Monday, July 04, 2005

Iraq and Torture

Hak Mao comments on recent torture in Iraq. Hak quotes the Observer. Go read the whole piece.

Here's a taster
The deputy minister, Aida Ussayran, is a life-long human rights activist who returned from exile in Britain to take up this post. She concedes that abuses by Iraq's security forces have been getting worse even as her ministry has been trying to re-educate the Iraqi police and army to respect detainee rights.

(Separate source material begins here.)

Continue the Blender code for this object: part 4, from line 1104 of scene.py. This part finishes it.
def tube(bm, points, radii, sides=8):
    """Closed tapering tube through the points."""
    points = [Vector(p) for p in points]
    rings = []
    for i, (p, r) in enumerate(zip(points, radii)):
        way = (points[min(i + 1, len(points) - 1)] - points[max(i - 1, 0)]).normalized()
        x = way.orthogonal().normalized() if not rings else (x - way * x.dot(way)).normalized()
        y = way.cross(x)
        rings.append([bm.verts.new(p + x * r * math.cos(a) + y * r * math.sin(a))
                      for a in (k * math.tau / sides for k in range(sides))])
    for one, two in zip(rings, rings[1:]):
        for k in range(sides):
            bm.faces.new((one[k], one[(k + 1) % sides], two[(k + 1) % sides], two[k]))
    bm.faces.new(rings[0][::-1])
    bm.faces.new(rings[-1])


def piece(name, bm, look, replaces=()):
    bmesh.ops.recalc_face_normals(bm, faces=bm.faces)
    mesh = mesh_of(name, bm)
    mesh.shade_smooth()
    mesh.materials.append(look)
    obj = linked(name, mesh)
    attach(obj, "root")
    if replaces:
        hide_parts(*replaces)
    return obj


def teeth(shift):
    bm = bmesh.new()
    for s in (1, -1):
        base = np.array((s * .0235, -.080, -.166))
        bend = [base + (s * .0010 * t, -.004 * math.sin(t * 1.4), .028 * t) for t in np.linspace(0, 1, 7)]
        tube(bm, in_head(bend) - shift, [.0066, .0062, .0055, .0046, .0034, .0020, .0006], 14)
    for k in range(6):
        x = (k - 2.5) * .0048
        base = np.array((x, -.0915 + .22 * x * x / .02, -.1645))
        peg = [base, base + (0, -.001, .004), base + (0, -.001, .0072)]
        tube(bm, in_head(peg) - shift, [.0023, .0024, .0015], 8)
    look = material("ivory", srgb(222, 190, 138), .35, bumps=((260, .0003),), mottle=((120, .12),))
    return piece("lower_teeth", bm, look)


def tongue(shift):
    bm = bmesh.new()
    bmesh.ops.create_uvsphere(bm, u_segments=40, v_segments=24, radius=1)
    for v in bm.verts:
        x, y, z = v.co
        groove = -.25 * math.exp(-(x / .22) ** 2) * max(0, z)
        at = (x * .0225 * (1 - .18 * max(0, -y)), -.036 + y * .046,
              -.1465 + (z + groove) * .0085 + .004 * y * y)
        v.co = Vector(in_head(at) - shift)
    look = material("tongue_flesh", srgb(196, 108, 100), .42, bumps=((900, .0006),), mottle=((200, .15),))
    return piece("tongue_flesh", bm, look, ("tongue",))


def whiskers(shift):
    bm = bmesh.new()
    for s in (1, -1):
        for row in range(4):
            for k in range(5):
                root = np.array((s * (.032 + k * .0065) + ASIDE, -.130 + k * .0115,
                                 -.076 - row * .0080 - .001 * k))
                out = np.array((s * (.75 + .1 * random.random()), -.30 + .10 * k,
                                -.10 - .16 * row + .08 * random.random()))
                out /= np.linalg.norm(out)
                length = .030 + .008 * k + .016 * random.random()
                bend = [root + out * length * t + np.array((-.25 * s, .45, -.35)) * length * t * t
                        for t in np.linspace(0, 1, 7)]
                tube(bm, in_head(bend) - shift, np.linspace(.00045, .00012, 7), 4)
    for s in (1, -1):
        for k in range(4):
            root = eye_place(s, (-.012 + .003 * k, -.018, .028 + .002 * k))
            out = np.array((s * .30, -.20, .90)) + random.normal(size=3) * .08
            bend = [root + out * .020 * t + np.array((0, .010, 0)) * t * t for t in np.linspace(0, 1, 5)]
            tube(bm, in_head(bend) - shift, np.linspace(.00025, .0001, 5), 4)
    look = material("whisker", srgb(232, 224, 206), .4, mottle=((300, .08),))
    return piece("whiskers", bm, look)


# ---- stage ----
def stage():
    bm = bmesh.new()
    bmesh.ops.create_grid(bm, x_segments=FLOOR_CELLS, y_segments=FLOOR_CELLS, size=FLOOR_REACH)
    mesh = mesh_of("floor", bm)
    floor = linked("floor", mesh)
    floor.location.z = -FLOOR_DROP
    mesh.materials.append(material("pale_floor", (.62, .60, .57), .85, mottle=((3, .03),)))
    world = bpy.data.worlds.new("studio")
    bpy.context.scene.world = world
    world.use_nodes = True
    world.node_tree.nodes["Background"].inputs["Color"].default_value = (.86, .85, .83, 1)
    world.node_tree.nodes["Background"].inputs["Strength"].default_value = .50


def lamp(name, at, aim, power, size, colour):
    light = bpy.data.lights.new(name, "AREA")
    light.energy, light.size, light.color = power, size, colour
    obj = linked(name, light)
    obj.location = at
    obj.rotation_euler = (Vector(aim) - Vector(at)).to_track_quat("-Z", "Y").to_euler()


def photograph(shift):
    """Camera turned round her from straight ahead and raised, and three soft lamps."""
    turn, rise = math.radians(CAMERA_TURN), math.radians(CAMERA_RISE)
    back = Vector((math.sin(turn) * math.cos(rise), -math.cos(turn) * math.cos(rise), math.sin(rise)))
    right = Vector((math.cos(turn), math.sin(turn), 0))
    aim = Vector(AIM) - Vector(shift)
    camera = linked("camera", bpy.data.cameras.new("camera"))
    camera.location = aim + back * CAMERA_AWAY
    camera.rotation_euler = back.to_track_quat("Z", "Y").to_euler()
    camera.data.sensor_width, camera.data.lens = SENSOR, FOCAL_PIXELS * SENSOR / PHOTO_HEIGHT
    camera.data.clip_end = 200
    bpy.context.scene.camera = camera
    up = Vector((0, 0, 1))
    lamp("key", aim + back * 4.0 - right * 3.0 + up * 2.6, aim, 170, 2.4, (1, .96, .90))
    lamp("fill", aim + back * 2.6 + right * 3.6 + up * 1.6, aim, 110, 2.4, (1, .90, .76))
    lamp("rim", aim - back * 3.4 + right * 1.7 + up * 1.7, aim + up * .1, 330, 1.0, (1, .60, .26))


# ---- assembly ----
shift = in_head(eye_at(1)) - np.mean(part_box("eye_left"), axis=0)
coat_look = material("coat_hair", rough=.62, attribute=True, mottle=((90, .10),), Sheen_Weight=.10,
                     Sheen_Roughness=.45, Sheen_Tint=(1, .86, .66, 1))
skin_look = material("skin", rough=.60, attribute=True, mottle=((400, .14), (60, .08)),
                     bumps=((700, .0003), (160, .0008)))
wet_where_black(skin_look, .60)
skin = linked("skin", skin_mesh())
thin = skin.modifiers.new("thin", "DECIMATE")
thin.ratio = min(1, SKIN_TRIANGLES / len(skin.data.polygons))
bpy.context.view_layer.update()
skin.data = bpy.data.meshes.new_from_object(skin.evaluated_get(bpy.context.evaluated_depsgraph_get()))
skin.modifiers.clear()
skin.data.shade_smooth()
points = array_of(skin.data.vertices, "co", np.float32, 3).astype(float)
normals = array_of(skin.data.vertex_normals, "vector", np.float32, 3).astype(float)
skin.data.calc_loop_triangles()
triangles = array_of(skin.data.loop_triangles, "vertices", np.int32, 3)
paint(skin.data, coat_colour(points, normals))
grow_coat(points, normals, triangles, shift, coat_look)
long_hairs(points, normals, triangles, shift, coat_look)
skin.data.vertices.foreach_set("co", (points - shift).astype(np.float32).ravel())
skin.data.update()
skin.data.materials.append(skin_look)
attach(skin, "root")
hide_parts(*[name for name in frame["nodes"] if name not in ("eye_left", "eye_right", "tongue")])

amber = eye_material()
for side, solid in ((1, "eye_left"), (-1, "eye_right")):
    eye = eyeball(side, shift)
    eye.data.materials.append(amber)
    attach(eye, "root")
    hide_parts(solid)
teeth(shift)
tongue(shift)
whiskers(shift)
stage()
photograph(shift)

'As you know, for a long time Iraq was a mass grave for human rights,' she says. 'The challenge is that many people who committed these abuses are still there and there is a culture of abuse in the security forces and police - even the army - that needs to be addressed. I do not have a magic solution, but what I can do is to remind people that this kind of behaviour is what creates terrorists.'

There is a sense of frustration too in the Ministry of Human Rights, for even as the security forces rapidly increase in size, the ministry tasked with checking abuses has only 24 monitors to pursue cases, at a time when officials believe it needs hundreds to keep Iraq's police and army effectively in check.

If Ussayran is robust about her country's problems with human rights abuses, others are convinced that, far from being the acts of rogue units, the abuse is being committed at the behest of the ministry itself - or at least senior officials within it.

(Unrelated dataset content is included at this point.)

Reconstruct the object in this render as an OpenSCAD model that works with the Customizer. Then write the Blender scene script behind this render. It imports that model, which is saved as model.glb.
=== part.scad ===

'There are people in the ministry who want to use these means,' said one. 'It is in their ideology. It is their strategy. They do not understand anything else. They believe that human rights and the Convention against Torture are stupid.'
When a beseiged democratic administration employs security forces previously employed by a torture-happy a Fascist totalitarian government should anyone be surprised that torture is seen as a useful strategy?

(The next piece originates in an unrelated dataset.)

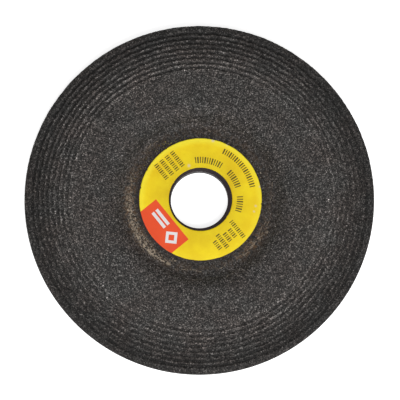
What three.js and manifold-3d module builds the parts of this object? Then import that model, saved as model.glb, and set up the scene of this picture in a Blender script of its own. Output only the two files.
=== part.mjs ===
// Depressed-centre grinding wheel (type 27): 100 mm across and 6 mm thick, for a 16 mm flange boss.
// Two pressed layers of aluminium-oxide grain in phenolic resin, three glass-fibre nets and a paper
// label, all cured together into one dished disc. The wheel lies on the back of its hub: the origin
// is the centre of that face, and +Z runs along the bore towards the grinding face. Millimetres.

import * as THREE from "three";
import { mergeVertices } from "three/addons/utils/BufferGeometryUtils.js";
import Module from "manifold-3d";

const wasm = await Module();
wasm.setup();

// ---- driving dimensions ----
const WHEEL_RADIUS = 50;
const BORE_RADIUS = 8.2; // 16 mm nominal, with moulding clearance
const THICKNESS = 6;
const RECESS_DEPTH = 4; // how far the centre is set back from the grinding face
const FRONT_Z = THICKNESS + RECESS_DEPTH;
const FLOOR_Z = FRONT_Z - RECESS_DEPTH;
const SEGMENTS = 48;

// The dish: a flat recess floor, a tight fillet, a wide brow, then the flat grinding face. The two
// arcs meet tangent, so their radii and the depth fix the angle that each turns through.
const FLOOR_RADIUS = 20.3;
const FILLET = 2.6;
const BROW = 7.8;
const RAMP_ANGLE = Math.acos(1 - RECESS_DEPTH / (FILLET + BROW));
const BROW_END_RADIUS = FLOOR_RADIUS + (FILLET + BROW) * Math.sin(RAMP_ANGLE);
const ARC_STEPS = 2;

// The working zone: the face rolls off towards the rim and carries moulded run-in grooves.
const ROLL_START = 36.2;
const ROLL_DROP = 1.6;
const ROLL_RADIUS = ((WHEEL_RADIUS - ROLL_START) ** 2 + ROLL_DROP ** 2) / (2 * ROLL_DROP);
const GROOVE_COUNT = 8;
const GROOVE_PITCH = 1.432;
const FIRST_GROOVE = 37.62;
const GROOVE_DEPTH = 0.4;
const RIM_CHAMFER = 0.3;

// The nets, and how far below the grinding face each full-size one starts.
const NET_THICKNESS = 0.5;
const MIDDLE_NET_DEPTH = 3.4;
const BACK_NET_DEPTH = THICKNESS - NET_THICKNESS;
const FULL_NET = { pitch: 10, yarn: 1.5 };
const HUB_NET = { pitch: 5, yarn: 1.1 };
const HUB_NET_RADIUS = 19.9;
const CHANNEL_GAP = 0.1; // clearance between a yarn and the grain pressed round it

const LABEL_OUTER_RADIUS = 17.55;
const LABEL_BORE_RADIUS = 9.1;
const LABEL_THICKNESS = 0.2;
const LABEL_SHIFT = [0.35, 0.1]; // the label is laid in a little off centre
const LABEL_CURVE_SEGMENTS = 32;

// ---- solids ----

// A closed three.js geometry as a solid that can be joined and cut.
function solid(geometry) {
  const bare = geometry.clone();
  bare.deleteAttribute("normal");
  bare.deleteAttribute("uv");
  const merged = mergeVertices(bare, 1e-4);
  return new wasm.Manifold(
    new wasm.Mesh({
      numProp: 3,
      vertProperties: merged.attributes.position.array,
      triVerts: new Uint32Array(merged.index.array),
    }),
  );
}

// A solid as a three.js geometry.
function geometryOf(made) {
  const { vertProperties, triVerts } = made.getMesh();
  const geometry = new THREE.BufferGeometry();
  geometry.setAttribute("position", new THREE.BufferAttribute(vertProperties, 3));
  geometry.setIndex(new THREE.BufferAttribute(triVerts, 1));
  return geometry;
}

// Turns an outline of (radius, z) points about the bore's axis. LatheGeometry turns about +Y, and
// a quarter turn about +X brings that axis to +Z.
function turned(outline) {
  const closed = [...outline, outline[0]].map(([radius, z]) => new THREE.Vector2(radius, z));
  return solid(new THREE.LatheGeometry(closed, SEGMENTS).rotateX(Math.PI / 2));
}

// ---- the dish ----

// Points along an arc of the (radius, z) plane, both ends included.
function arc(centreRadius, centreZ, size, from, to) {
  return Array.from({ length: ARC_STEPS + 1 }, (_, i) => {
    const angle = from + ((to - from) * i) / ARC_STEPS;
    return [centreRadius + size * Math.cos(angle), centreZ + size * Math.sin(angle)];
  });
}

// The ramp from recess floor to flat face, at a depth below the front. Each depth is a curve
// parallel to the front one: its fillet grows by the depth and its brow shrinks by it.
function ramp(depth) {
  const down = -Math.PI / 2;
  const up = Math.PI / 2;
  const foot = arc(FLOOR_RADIUS, FLOOR_Z + FILLET, FILLET + depth, down, down + RAMP_ANGLE);
  const brow = arc(BROW_END_RADIUS, FRONT_Z - BROW, BROW - depth, up + RAMP_ANGLE, up);
  return [...foot, ...brow.slice(1)];
}

// The dish's curve at a depth, from an inner radius on the floor to an outer one on the face.
function dishCurve(depth, inner, outer) {
  return [[inner, FLOOR_Z - depth], ...ramp(depth), [outer, FRONT_Z - depth]];
}

// A dished shell between two depths. A margin widens it at the bore and at the rim.
function dish(topDepth, bottomDepth, margin = 0) {
  const inner = BORE_RADIUS - margin;
  const outer = WHEEL_RADIUS + margin;
  return turned([
    ...dishCurve(bottomDepth, inner, outer),
    ...dishCurve(topDepth, inner, outer).reverse(),
  ]);
}

// ---- the nets ----

// The openings between a net's yarns, as upright square prisms on a grid turned by an angle.
function openings({ pitch, yarn }, angle, gap) {
  const reach = Math.ceil(WHEEL_RADIUS / pitch);
  const width = pitch - yarn - 2 * gap;
  const prisms = [];
  for (let i = -reach; i <= reach; i += 1) {
    for (let j = -reach; j <= reach; j += 1) {
      const prism = new THREE.BoxGeometry(width, width, 4 * FRONT_Z);
      prisms.push(solid(prism.translate(i * pitch, j * pitch, 0).rotateZ(angle)));
    }
  }
  return prisms.reduce((joined, prism) => joined.add(prism));
}

// A full-size net, pressed to the dish's shape. With a gap it is the channel that the net lies in.
function fullNet(depth, angle, gap = 0) {
  const shell = dish(depth - gap, depth + NET_THICKNESS + gap, gap);
  return shell.subtract(openings(FULL_NET, angle, gap));
}

// The small net, flush in the recess floor. With a gap it is the channel that the net lies in.
function hubNet(gap = 0) {
  const inner = BORE_RADIUS - gap;
  const outer = HUB_NET_RADIUS + gap;
  const top = FLOOR_Z + gap;
  const bottom = FLOOR_Z - NET_THICKNESS - gap;
  const shell = turned([
    [inner, bottom],
    [outer, bottom],
    [outer, top],
    [inner, top],
  ]);
  return shell.subtract(openings(HUB_NET, 0, gap));
}

const middleNet = (gap) => fullNet(MIDDLE_NET_DEPTH, Math.PI / 4, gap);
const backNet = (gap) => fullNet(BACK_NET_DEPTH, 0, gap);

// ---- the bonded layers ----

function rolledZ(radius) {
  const along = radius - ROLL_START;
  return FRONT_Z - (ROLL_RADIUS - Math.sqrt(ROLL_RADIUS ** 2 - along ** 2));
}

// The front curve from the flat to the rim: crests and grooves on the roll-off, and an edge chamfer.
function workingCurve() {
  const points = [[ROLL_START, FRONT_Z]];
  for (let i = 0; i < GROOVE_COUNT; i += 1) {
    const groove = FIRST_GROOVE + i * GROOVE_PITCH;
    const crest = groove - GROOVE_PITCH / 2;
    points.push([crest, rolledZ(crest)], [groove, rolledZ(groove) - GROOVE_DEPTH]);
  }
  const lastCrest = FIRST_GROOVE + (GROOVE_COUNT - 0.5) * GROOVE_PITCH;
  const edge = WHEEL_RADIUS - RIM_CHAMFER;
  points.push([lastCrest, rolledZ(lastCrest)], [edge, rolledZ(edge)]);
  points.push([WHEEL_RADIUS, rolledZ(edge) - RIM_CHAMFER]);
  return points;
}

// Coarse-grit layer: recess, grooved working face, and the hub net's channel in the recess floor.
function grindingLayer() {
  const front = [[BORE_RADIUS, FLOOR_Z], ...ramp(0), ...workingCurve()];
  const back = dishCurve(MIDDLE_NET_DEPTH, BORE_RADIUS, WHEEL_RADIUS);
  return turned([...back, ...front.reverse()]).subtract(hubNet(CHANNEL_GAP));
}

// Finer-grit layer behind it. The grain fills the openings of the net on either face.
function backingLayer() {
  return dish(MIDDLE_NET_DEPTH, THICKNESS)
    .subtract(middleNet(CHANNEL_GAP))
    .subtract(backNet(CHANNEL_GAP));
}

// ---- the label ----

function labelRing() {
  const ring = new THREE.Shape().absarc(0, 0, LABEL_OUTER_RADIUS, 0, 2 * Math.PI);
  ring.holes.push(new THREE.Path().absarc(0, 0, LABEL_BORE_RADIUS, 0, 2 * Math.PI, true));
  return new THREE.ExtrudeGeometry(ring, {
    depth: LABEL_THICKNESS,
    bevelEnabled: false,
    curveSegments: LABEL_CURVE_SEGMENTS,
  });
}

// ---- assembly ----

const grain = () => new THREE.MeshStandardMaterial({ color: 0x403e3d, roughness: 0.8, metalness: 0 });
const fineGrain = () => new THREE.MeshStandardMaterial({ color: 0x2f2d2c, roughness: 0.85, metalness: 0 });
const glassNet = () => new THREE.MeshStandardMaterial({ color: 0x9a7f58, roughness: 0.6, metalness: 0 });
const paper = () => new THREE.MeshStandardMaterial({ color: 0xf2d61f, roughness: 0.45, metalness: 0 });

const wheel = new THREE.Group();

function add(name, geometry, material) {
  const mesh = new THREE.Mesh(geometry, material);
  mesh.name = name;
  wheel.add(mesh);
  return mesh;
}

add("grinding_layer", geometryOf(grindingLayer()), grain());
add("middle_net", geometryOf(middleNet(0)), glassNet());
add("backing_layer", geometryOf(backingLayer()), fineGrain());
add("back_net", geometryOf(backNet(0)), glassNet());
add("hub_net", geometryOf(hubNet(0)), glassNet());
add("paper_label", labelRing(), paper()).position.set(...LABEL_SHIFT, FLOOR_Z);

export default wheel;
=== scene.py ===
import math

import bmesh
import bpy
import numpy as np
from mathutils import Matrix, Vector


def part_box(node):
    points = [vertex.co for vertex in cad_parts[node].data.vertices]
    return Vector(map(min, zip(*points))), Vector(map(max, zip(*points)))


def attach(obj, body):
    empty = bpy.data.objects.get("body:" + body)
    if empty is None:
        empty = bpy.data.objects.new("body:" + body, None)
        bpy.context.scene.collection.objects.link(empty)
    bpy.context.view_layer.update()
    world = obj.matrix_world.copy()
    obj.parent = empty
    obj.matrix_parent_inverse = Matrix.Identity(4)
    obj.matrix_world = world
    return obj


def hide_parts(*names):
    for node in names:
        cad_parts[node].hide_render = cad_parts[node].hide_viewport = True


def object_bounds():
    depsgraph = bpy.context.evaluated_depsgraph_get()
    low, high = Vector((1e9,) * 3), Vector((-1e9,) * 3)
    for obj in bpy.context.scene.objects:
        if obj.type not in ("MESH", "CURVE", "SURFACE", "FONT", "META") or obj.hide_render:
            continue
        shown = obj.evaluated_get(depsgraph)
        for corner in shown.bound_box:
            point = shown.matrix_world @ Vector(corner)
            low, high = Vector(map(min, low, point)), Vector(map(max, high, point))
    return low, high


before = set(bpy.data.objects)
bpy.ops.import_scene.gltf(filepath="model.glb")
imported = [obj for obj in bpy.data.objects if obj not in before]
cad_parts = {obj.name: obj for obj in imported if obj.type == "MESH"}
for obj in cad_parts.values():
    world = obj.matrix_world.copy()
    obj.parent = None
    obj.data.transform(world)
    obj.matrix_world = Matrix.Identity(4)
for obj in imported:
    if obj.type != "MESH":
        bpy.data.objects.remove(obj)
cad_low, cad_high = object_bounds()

MM = 0.001


# ---- Camera ----
# A long lens looks almost straight down the bore, tipped a little towards -Y, so that the far wall
# of the bore just shows. The wheel fills most of the square picture.

wheel_radius = cad_high.x
face_height = cad_high.z
picture_width = 113.7 * MM
camera_distance = 0.6
camera_elevation = math.radians(85.2)
aim = Vector((0.2 * MM, -0.45 * MM, face_height))

camera_data = bpy.data.cameras.new("camera")
camera_data.lens = camera_data.sensor_width * camera_distance / picture_width
camera_data.clip_start = 0.01
camera = bpy.data.objects.new("camera", camera_data)
camera_back = Vector((0, -math.cos(camera_elevation), math.sin(camera_elevation)))
camera.location = aim + camera_back * camera_distance
camera.rotation_mode = "QUATERNION"
camera.rotation_quaternion = (-camera_back).to_track_quat("-Z", "Y")
bpy.context.scene.collection.objects.link(camera)
bpy.context.scene.camera = camera
bpy.context.scene.view_settings.view_transform = "Standard"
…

A strategy of torture is wrong wrong wrong. Morally wrong. Politically wrong. Wrong every upside down, downside up, backwards, forwards way of looking at it. Anti-fascist, anti-totalitarian forces should be better than that.

Torturers *must* be prosecuted for Human Rights abuses. The Iraqi security forces need cleansing of Ba'athite supporters. Even 'ex' ones.

Why I didn't watch Live8

How can you organise a musical event to raise consciousness about Africa and issues of development and then ignore African artists? Emmanuel Jal commented, in the Grauniad:
Jal, who has topped the charts in Kenya where he is still a refugee, confronted Bob Geldof when he met him in the UK. "He said to me you have to sell more than 4m records to come and perform at Hyde Park," Jal said. "He said that people in China will not want to listen to my music because they do not know me.

"I like the spirit behind this - helping the poor - but when I look at him [Geldof] it looks like he is making history by using the poor people. Years ago, he helped the Ethiopians but this time he lost my respect."

Jal said he received calls from similarly disillusioned Africans. "Thousands of people will think this day is about making pop stars more famous and creating a name for themselves out of poor Africans. Africans are complaining why aren't African performers there to represent them? The idea is good but making poverty history in a concert is not going to happen."
I'm with Andy Kershaw who described the African event at the Eden Project as "musical apartheid".

Some of us like new music. Expanding musical horizons. Breaking genres. We want what we don't know. We switch off when we get the same-o same-o.

Where were bands like Tiniwaren?

You can't help feeling that many of the audience in Hyde Park would have turned up for a similar luvvie-fest if it was for Elton John's new swimming toupee. The gig was the main draw. The campaign came second. This was supported by reports of the BBC cutting away from any information films shown in Hyde Park (the politics). So for the audience away from Hyde Park it was just another pop concert making poverty among mega selling rock stars history.